EXERCISE OBJECTIVE
The data below needs to be returned exactly, line for line.

COLLECTED MATERIAL
--------------------------------------------------
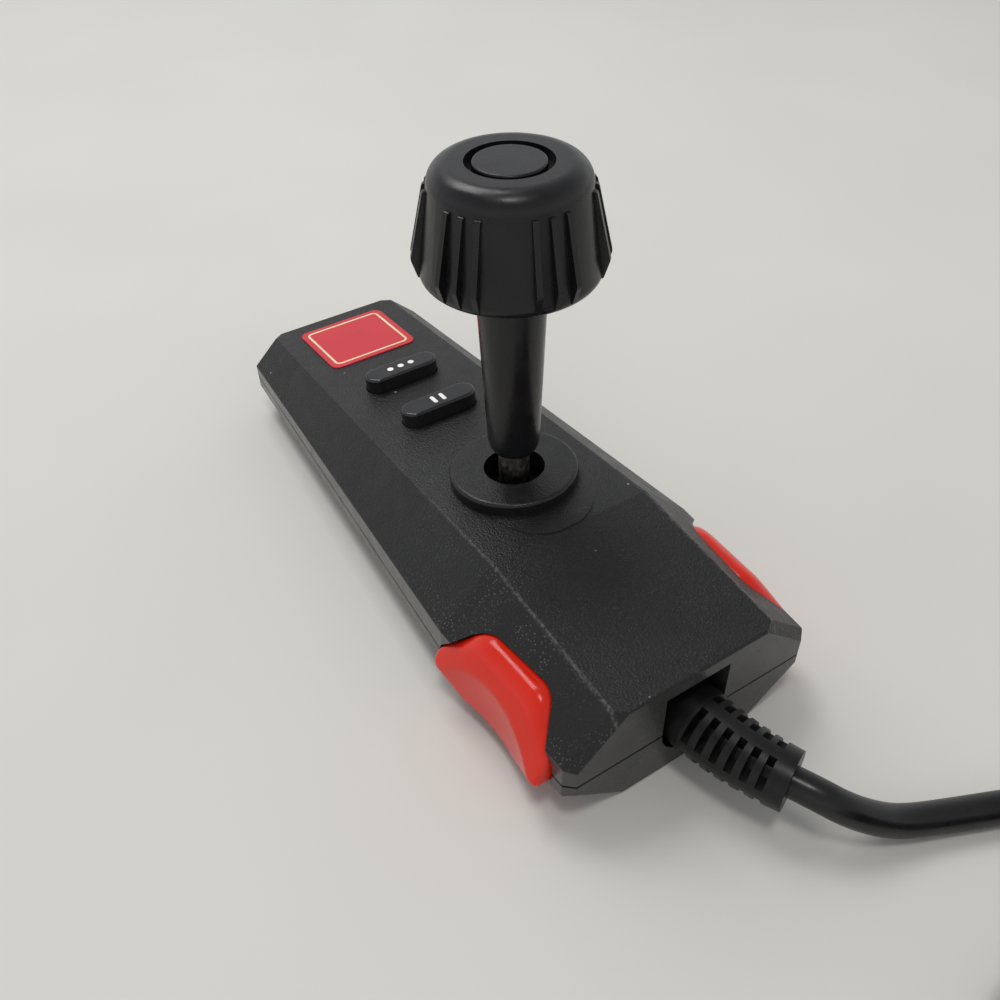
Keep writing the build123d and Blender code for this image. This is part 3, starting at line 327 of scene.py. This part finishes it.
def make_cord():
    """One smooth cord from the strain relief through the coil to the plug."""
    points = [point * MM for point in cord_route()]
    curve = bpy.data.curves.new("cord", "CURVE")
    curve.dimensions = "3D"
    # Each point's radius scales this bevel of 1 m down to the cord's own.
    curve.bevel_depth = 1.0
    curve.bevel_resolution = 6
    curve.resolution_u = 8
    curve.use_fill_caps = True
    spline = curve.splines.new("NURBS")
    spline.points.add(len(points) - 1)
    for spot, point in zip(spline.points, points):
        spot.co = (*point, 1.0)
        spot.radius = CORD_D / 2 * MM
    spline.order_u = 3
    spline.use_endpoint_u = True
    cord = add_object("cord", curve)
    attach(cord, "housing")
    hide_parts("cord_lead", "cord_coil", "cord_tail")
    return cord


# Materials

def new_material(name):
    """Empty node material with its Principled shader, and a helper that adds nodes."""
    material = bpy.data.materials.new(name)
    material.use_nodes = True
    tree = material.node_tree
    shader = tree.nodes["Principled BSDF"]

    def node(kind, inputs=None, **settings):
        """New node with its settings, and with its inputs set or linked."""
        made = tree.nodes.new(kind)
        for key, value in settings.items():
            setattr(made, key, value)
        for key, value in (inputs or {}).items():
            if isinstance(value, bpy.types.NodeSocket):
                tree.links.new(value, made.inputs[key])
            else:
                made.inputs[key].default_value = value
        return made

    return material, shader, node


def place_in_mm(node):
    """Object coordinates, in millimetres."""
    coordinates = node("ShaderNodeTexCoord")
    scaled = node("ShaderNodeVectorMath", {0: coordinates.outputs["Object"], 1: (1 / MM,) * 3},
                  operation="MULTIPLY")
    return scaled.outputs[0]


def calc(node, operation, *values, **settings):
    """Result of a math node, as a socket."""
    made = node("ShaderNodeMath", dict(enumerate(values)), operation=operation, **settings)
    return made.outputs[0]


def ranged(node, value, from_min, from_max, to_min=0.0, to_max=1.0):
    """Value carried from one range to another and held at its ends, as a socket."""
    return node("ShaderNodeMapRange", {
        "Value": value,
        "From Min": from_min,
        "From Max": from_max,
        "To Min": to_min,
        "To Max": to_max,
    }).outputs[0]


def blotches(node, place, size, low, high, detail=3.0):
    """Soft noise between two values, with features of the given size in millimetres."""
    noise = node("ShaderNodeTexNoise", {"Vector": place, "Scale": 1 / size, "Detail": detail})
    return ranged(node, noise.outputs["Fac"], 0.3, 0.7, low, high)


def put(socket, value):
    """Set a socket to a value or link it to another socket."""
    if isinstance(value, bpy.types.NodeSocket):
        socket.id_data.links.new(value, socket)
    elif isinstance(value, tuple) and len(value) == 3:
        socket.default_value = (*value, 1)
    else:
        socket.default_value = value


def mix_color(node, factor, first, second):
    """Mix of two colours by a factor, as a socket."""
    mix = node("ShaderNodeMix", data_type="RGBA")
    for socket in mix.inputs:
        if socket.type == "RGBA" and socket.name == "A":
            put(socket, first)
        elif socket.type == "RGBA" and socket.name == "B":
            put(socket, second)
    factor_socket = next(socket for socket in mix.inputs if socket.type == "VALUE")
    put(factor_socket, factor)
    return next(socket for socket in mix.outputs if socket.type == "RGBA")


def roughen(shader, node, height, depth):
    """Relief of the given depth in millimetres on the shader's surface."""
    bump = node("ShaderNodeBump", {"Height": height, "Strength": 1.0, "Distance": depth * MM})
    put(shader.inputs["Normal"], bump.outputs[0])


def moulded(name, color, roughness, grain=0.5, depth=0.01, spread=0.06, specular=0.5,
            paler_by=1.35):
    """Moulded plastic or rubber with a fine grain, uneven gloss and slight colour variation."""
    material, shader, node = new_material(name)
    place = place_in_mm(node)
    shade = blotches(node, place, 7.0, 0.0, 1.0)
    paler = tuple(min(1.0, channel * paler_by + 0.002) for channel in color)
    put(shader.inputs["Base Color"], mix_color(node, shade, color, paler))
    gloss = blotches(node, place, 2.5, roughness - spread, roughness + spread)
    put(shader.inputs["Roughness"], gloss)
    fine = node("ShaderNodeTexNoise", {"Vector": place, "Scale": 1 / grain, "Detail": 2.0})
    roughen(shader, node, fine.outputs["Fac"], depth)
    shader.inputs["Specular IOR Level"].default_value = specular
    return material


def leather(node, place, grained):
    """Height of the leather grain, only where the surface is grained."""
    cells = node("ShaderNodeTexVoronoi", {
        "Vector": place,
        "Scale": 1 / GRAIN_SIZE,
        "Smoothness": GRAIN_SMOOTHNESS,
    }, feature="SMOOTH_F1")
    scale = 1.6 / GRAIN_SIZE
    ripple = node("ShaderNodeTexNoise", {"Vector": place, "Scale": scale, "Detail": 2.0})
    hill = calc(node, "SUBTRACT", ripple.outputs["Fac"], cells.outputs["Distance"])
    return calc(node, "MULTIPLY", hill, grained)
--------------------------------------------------
OUTPUT FOR THIS TASK
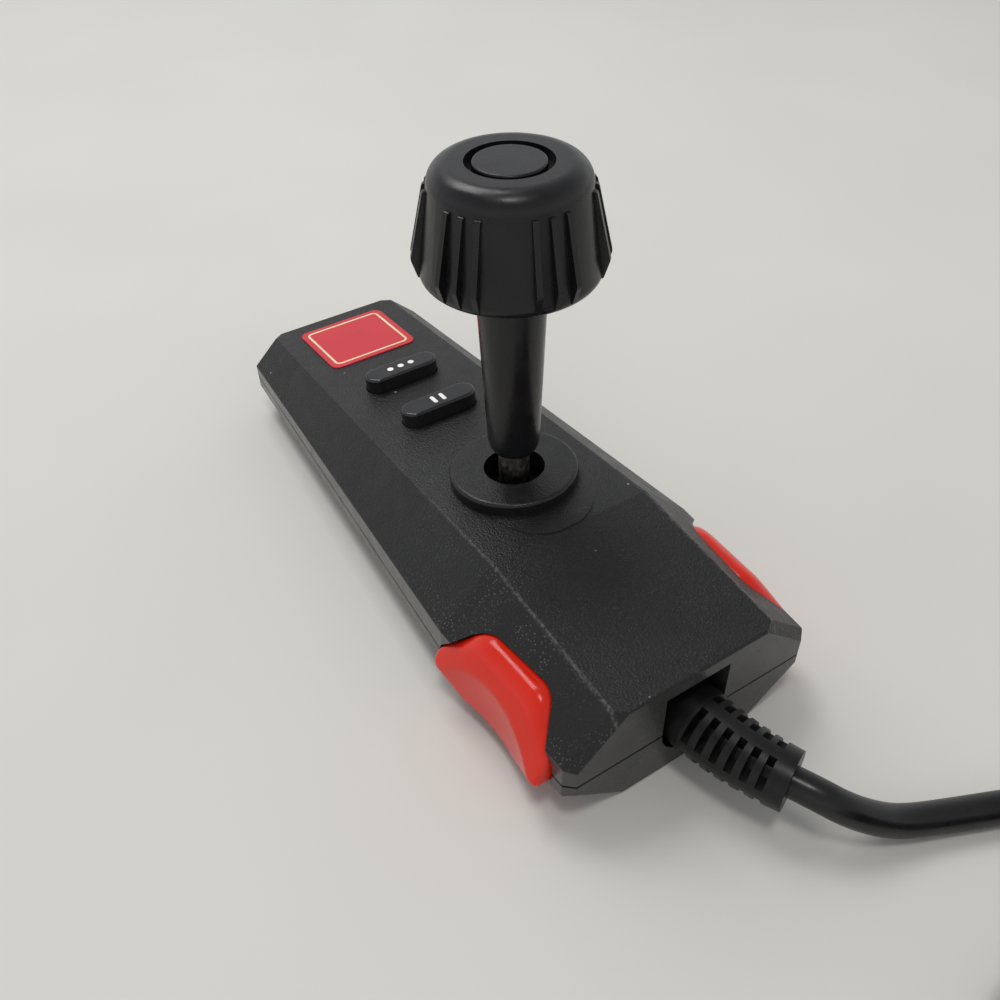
Keep writing the build123d and Blender code for this image. This is part 3, starting at line 327 of scene.py. This part finishes it.
def make_cord():
    """One smooth cord from the strain relief through the coil to the plug."""
    points = [point * MM for point in cord_route()]
    curve = bpy.data.curves.new("cord", "CURVE")
    curve.dimensions = "3D"
    # Each point's radius scales this bevel of 1 m down to the cord's own.
    curve.bevel_depth = 1.0
    curve.bevel_resolution = 6
    curve.resolution_u = 8
    curve.use_fill_caps = True
    spline = curve.splines.new("NURBS")
    spline.points.add(len(points) - 1)
    for spot, point in zip(spline.points, points):
        spot.co = (*point, 1.0)
        spot.radius = CORD_D / 2 * MM
    spline.order_u = 3
    spline.use_endpoint_u = True
    cord = add_object("cord", curve)
    attach(cord, "housing")
    hide_parts("cord_lead", "cord_coil", "cord_tail")
    return cord


# Materials

def new_material(name):
    """Empty node material with its Principled shader, and a helper that adds nodes."""
    material = bpy.data.materials.new(name)
    material.use_nodes = True
    tree = material.node_tree
    shader = tree.nodes["Principled BSDF"]

    def node(kind, inputs=None, **settings):
        """New node with its settings, and with its inputs set or linked."""
        made = tree.nodes.new(kind)
        for key, value in settings.items():
            setattr(made, key, value)
        for key, value in (inputs or {}).items():
            if isinstance(value, bpy.types.NodeSocket):
                tree.links.new(value, made.inputs[key])
            else:
                made.inputs[key].default_value = value
        return made

    return material, shader, node


def place_in_mm(node):
    """Object coordinates, in millimetres."""
    coordinates = node("ShaderNodeTexCoord")
    scaled = node("ShaderNodeVectorMath", {0: coordinates.outputs["Object"], 1: (1 / MM,) * 3},
                  operation="MULTIPLY")
    return scaled.outputs[0]


def calc(node, operation, *values, **settings):
    """Result of a math node, as a socket."""
    made = node("ShaderNodeMath", dict(enumerate(values)), operation=operation, **settings)
    return made.outputs[0]


def ranged(node, value, from_min, from_max, to_min=0.0, to_max=1.0):
    """Value carried from one range to another and held at its ends, as a socket."""
    return node("ShaderNodeMapRange", {
        "Value": value,
        "From Min": from_min,
        "From Max": from_max,
        "To Min": to_min,
        "To Max": to_max,
    }).outputs[0]


def blotches(node, place, size, low, high, detail=3.0):
    """Soft noise between two values, with features of the given size in millimetres."""
    noise = node("ShaderNodeTexNoise", {"Vector": place, "Scale": 1 / size, "Detail": detail})
    return ranged(node, noise.outputs["Fac"], 0.3, 0.7, low, high)


def put(socket, value):
    """Set a socket to a value or link it to another socket."""
    if isinstance(value, bpy.types.NodeSocket):
        socket.id_data.links.new(value, socket)
    elif isinstance(value, tuple) and len(value) == 3:
        socket.default_value = (*value, 1)
    else:
        socket.default_value = value


def mix_color(node, factor, first, second):
    """Mix of two colours by a factor, as a socket."""
    mix = node("ShaderNodeMix", data_type="RGBA")
    for socket in mix.inputs:
        if socket.type == "RGBA" and socket.name == "A":
            put(socket, first)
        elif socket.type == "RGBA" and socket.name == "B":
            put(socket, second)
    factor_socket = next(socket for socket in mix.inputs if socket.type == "VALUE")
    put(factor_socket, factor)
    return next(socket for socket in mix.outputs if socket.type == "RGBA")


def roughen(shader, node, height, depth):
    """Relief of the given depth in millimetres on the shader's surface."""
    bump = node("ShaderNodeBump", {"Height": height, "Strength": 1.0, "Distance": depth * MM})
    put(shader.inputs["Normal"], bump.outputs[0])


def moulded(name, color, roughness, grain=0.5, depth=0.01, spread=0.06, specular=0.5,
            paler_by=1.35):
    """Moulded plastic or rubber with a fine grain, uneven gloss and slight colour variation."""
    material, shader, node = new_material(name)
    place = place_in_mm(node)
    shade = blotches(node, place, 7.0, 0.0, 1.0)
    paler = tuple(min(1.0, channel * paler_by + 0.002) for channel in color)
    put(shader.inputs["Base Color"], mix_color(node, shade, color, paler))
    gloss = blotches(node, place, 2.5, roughness - spread, roughness + spread)
    put(shader.inputs["Roughness"], gloss)
    fine = node("ShaderNodeTexNoise", {"Vector": place, "Scale": 1 / grain, "Detail": 2.0})
    roughen(shader, node, fine.outputs["Fac"], depth)
    shader.inputs["Specular IOR Level"].default_value = specular
    return material


def leather(node, place, grained):
    """Height of the leather grain, only where the surface is grained."""
    cells = node("ShaderNodeTexVoronoi", {
        "Vector": place,
        "Scale": 1 / GRAIN_SIZE,
        "Smoothness": GRAIN_SMOOTHNESS,
    }, feature="SMOOTH_F1")
    scale = 1.6 / GRAIN_SIZE
    ripple = node("ShaderNodeTexNoise", {"Vector": place, "Scale": scale, "Detail": 2.0})
    hill = calc(node, "SUBTRACT", ripple.outputs["Fac"], cells.outputs["Distance"])
    return calc(node, "MULTIPLY", hill, grained)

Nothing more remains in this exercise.